▶ Problem details
Copy out all of the material, matching it word for word.

▶ Supplied information
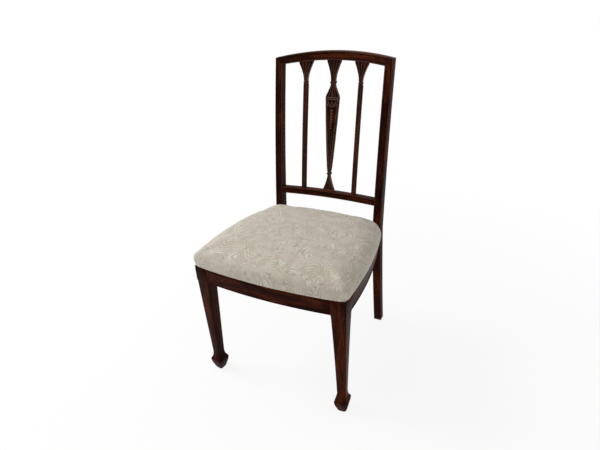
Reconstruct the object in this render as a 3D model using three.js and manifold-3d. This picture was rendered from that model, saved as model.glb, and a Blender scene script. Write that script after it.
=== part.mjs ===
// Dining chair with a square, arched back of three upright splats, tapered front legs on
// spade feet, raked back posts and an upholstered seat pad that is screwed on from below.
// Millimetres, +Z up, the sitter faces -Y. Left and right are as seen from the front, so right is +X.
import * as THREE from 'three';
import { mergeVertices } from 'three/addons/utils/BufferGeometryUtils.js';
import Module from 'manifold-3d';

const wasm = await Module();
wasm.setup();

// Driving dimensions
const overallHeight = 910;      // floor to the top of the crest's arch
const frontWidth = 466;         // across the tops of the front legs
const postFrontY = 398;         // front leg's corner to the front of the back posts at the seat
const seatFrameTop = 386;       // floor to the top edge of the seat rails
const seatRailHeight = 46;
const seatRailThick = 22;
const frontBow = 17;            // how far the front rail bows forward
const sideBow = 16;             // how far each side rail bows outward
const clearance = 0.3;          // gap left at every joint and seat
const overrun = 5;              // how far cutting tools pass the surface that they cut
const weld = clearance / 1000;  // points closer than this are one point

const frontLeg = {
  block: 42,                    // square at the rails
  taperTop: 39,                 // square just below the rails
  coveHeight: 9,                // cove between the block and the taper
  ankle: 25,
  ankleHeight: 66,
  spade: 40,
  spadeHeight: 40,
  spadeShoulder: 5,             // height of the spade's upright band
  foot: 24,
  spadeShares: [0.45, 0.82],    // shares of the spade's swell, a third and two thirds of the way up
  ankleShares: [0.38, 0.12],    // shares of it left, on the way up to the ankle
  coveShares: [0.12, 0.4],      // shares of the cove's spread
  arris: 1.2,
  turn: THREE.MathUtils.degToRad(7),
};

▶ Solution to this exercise
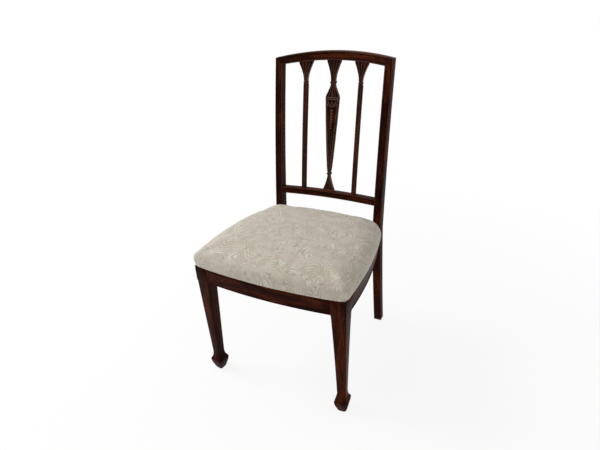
Reconstruct the object in this render as a 3D model using three.js and manifold-3d. This picture was rendered from that model, saved as model.glb, and a Blender scene script. Write that script after it.
=== part.mjs ===
// Dining chair with a square, arched back of three upright splats, tapered front legs on
// spade feet, raked back posts and an upholstered seat pad that is screwed on from below.
// Millimetres, +Z up, the sitter faces -Y. Left and right are as seen from the front, so right is +X.
import * as THREE from 'three';
import { mergeVertices } from 'three/addons/utils/BufferGeometryUtils.js';
import Module from 'manifold-3d';

const wasm = await Module();
wasm.setup();

// Driving dimensions
const overallHeight = 910;      // floor to the top of the crest's arch
const frontWidth = 466;         // across the tops of the front legs
const postFrontY = 398;         // front leg's corner to the front of the back posts at the seat
const seatFrameTop = 386;       // floor to the top edge of the seat rails
const seatRailHeight = 46;
const seatRailThick = 22;
const frontBow = 17;            // how far the front rail bows forward
const sideBow = 16;             // how far each side rail bows outward
const clearance = 0.3;          // gap left at every joint and seat
const overrun = 5;              // how far cutting tools pass the surface that they cut
const weld = clearance / 1000;  // points closer than this are one point

const frontLeg = {
  block: 42,                    // square at the rails
  taperTop: 39,                 // square just below the rails
  coveHeight: 9,                // cove between the block and the taper
  ankle: 25,
  ankleHeight: 66,
  spade: 40,
  spadeHeight: 40,
  spadeShoulder: 5,             // height of the spade's upright band
  foot: 24,
  spadeShares: [0.45, 0.82],    // shares of the spade's swell, a third and two thirds of the way up
  ankleShares: [0.38, 0.12],    // shares of it left, on the way up to the ankle
  coveShares: [0.12, 0.4],      // shares of the cove's spread
  arris: 1.2,
  turn: THREE.MathUtils.degToRad(7),
};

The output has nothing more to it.